● **What to produce**:
Write out all of the data without omission, exactly as shown.
• • • • •
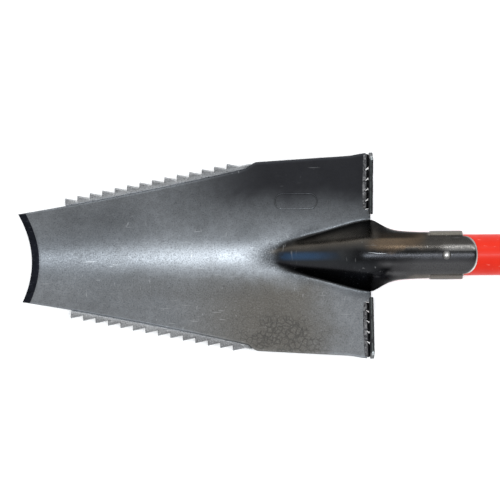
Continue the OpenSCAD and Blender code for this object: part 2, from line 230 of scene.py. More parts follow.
def tongue_point(u, j):
    """The round-ended tongue, which rolls over towards the shaft at its rim."""
    a = wrap_angle(j) / (FLANK + math.radians(2))
    side = math.sqrt(max(0, 1 - a * a))
    t = clamp01((math.hypot(a, u * side) - ROLL_START) / (1 - ROLL_START))
    drop = TONGUE_ROLL * (1 - math.sqrt(1 - t * t)) * ease(u * 6)
    return wrap_point(EAR_X + EAR_L + TONGUE_L * u * side, j, SOCKET_R - drop)


def sheet_front(kind, v, j):
    """A point of the front face on the station of this kind and place."""
    if kind == "blade":
        return blade_point(v, j)
    if kind == "neck" and abs(j) <= FLANK_J:
        return neck_point(v, j)
    if kind in ("neck", "ear"):
        return wrap_point(v, j, ear_radius(j))
    return tongue_point(v, j)


def sheet_normal(kind, v, j, p):
    h = 0.01
    if kind == "blade":
        dx = (face_z(-p.x + h, p.y) - face_z(-p.x - h, p.y)) / (2 * h)
        dy = (face_z(-p.x, p.y - h) - face_z(-p.x, p.y + h)) / (2 * h)
        return Vector((dx, dy, 1)).normalized()
    if kind == "neck" and abs(j) <= FLANK_J and v < EAR_X - h:
        along = neck_point(v + h, j) - neck_point(v - h, j)
        across = neck_point(v, j + h) - neck_point(v, j - h)
        return along.cross(across).normalized()
    return wrap_point(0, j, 1)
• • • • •
● **Final result**:
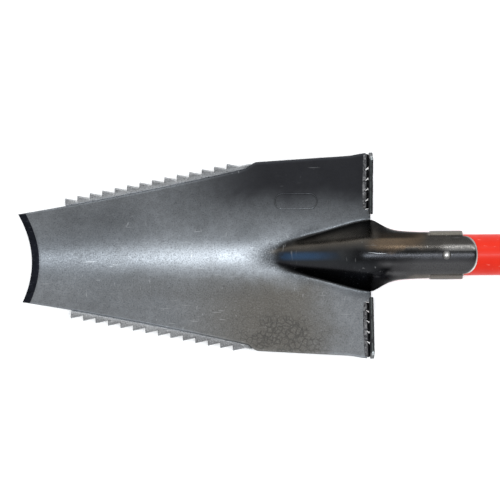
Continue the OpenSCAD and Blender code for this object: part 2, from line 230 of scene.py. More parts follow.
def tongue_point(u, j):
    """The round-ended tongue, which rolls over towards the shaft at its rim."""
    a = wrap_angle(j) / (FLANK + math.radians(2))
    side = math.sqrt(max(0, 1 - a * a))
    t = clamp01((math.hypot(a, u * side) - ROLL_START) / (1 - ROLL_START))
    drop = TONGUE_ROLL * (1 - math.sqrt(1 - t * t)) * ease(u * 6)
    return wrap_point(EAR_X + EAR_L + TONGUE_L * u * side, j, SOCKET_R - drop)


def sheet_front(kind, v, j):
    """A point of the front face on the station of this kind and place."""
    if kind == "blade":
        return blade_point(v, j)
    if kind == "neck" and abs(j) <= FLANK_J:
        return neck_point(v, j)
    if kind in ("neck", "ear"):
        return wrap_point(v, j, ear_radius(j))
    return tongue_point(v, j)


def sheet_normal(kind, v, j, p):
    h = 0.01
    if kind == "blade":
        dx = (face_z(-p.x + h, p.y) - face_z(-p.x - h, p.y)) / (2 * h)
        dy = (face_z(-p.x, p.y - h) - face_z(-p.x, p.y + h)) / (2 * h)
        return Vector((dx, dy, 1)).normalized()
    if kind == "neck" and abs(j) <= FLANK_J and v < EAR_X - h:
        along = neck_point(v + h, j) - neck_point(v - h, j)
        across = neck_point(v, j + h) - neck_point(v, j - h)
        return along.cross(across).normalized()
    return wrap_point(0, j, 1)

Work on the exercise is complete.